By 1862, the Sarybagysh tribe was compelled to formally recognize Russian authority. However, in the summer of 1863, Umetaaly attacked a Russian supply convoy led by Sub-Lieutenant Zubarev in the Naryn region. On June 19, with the support of his brother Chargyn and Osmond Taylak uulu,Umetaaly destroyed a bridge over the Naryn River at Eki-Chat and attacked Zubarev's forces. When Captain Protsenko's troops arrived on June 21, Umetaaly and his men retreated to Aksai. During Alimkul Atalyk's campaign from Toguz-Toro to Kochkor in 1864, Umetaaly came to join his campaign. However, when the Russians captured Shymkent, which was under Kokand rule, Alimkul returned to Kokand. Subsequently, Umetaaly sought refuge from the Russians, taking Chargyn and Osmond with him to the mountains near Kashgar.

Between 1864 and 1867, Umetaaly dominated the area from At-Bashy and Naryn to Kashgar, where he looted Kokand and Kashgar caravans and attacked Kyrgyz tribes that had accepted Russian rule. After Yakub Beg came to power in Kashgar in 1867 and began pressuring Umetaaly, combined with the Russian military expeditions led by Colonel Poltoratsky into the At-Bashy and Chatyr-Köl regions that summer, Umetaaly soutght to submit to Russian authority. In late 1867, he declared his full allegiance to the Russian government, agreeing to pay compensation of 375 horses or 7,500 rubles for the casualties caused by his resistance. This payment was fully paid by 1868.

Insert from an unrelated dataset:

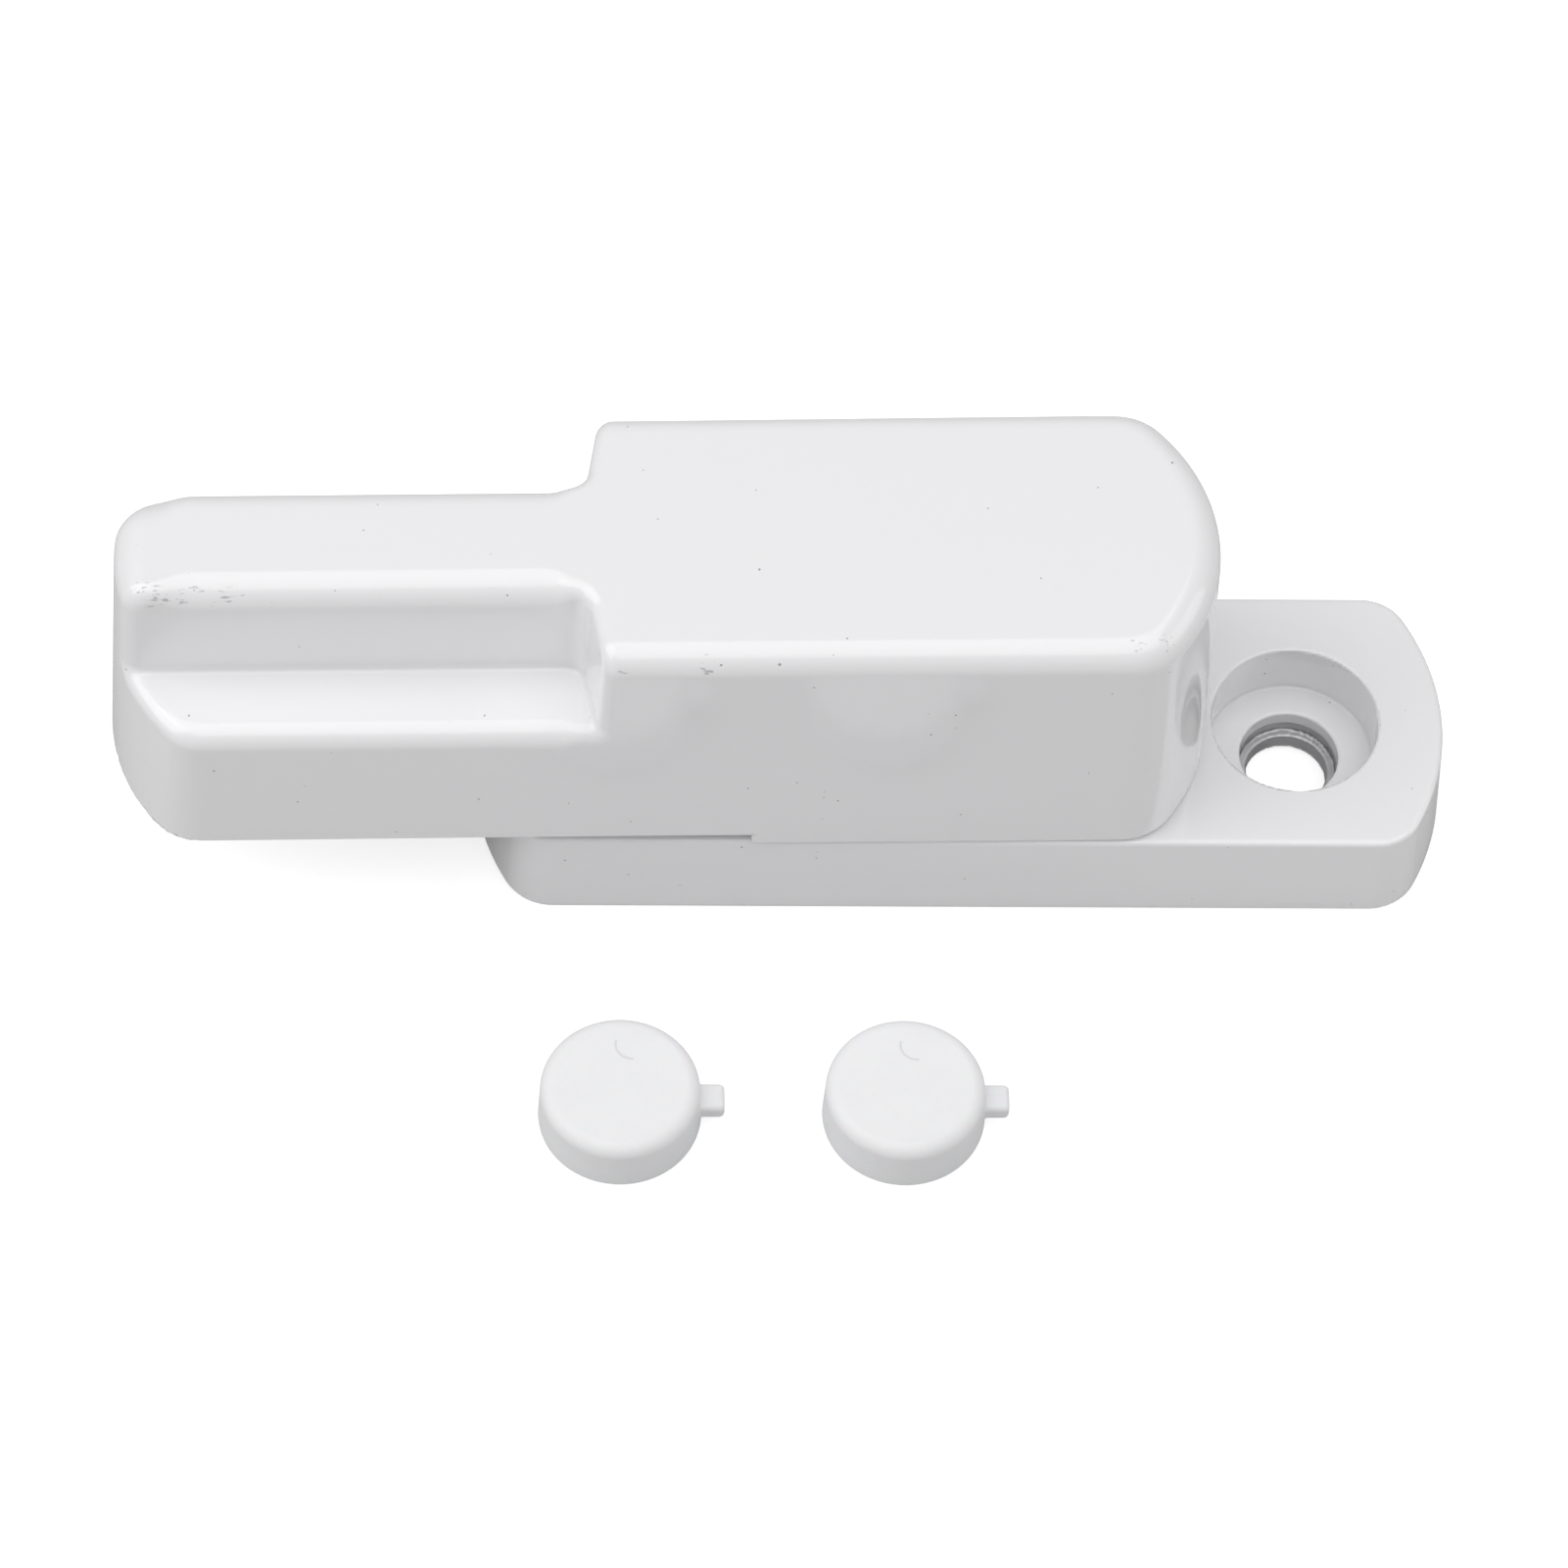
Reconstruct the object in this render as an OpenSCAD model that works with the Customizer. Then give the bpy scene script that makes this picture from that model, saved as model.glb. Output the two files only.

In 1868, the Russian government adopted the "Regulations on Governing the Turkestan Region," implementing administrative reforms where a manap no longer governed a single tribe but elected leaders managed groups of 1,000 households. Following this reform, Umetaaly withdrew his interactions with Russian authorities and moved to a quiet life. He died in 1879 near the Küngöy region.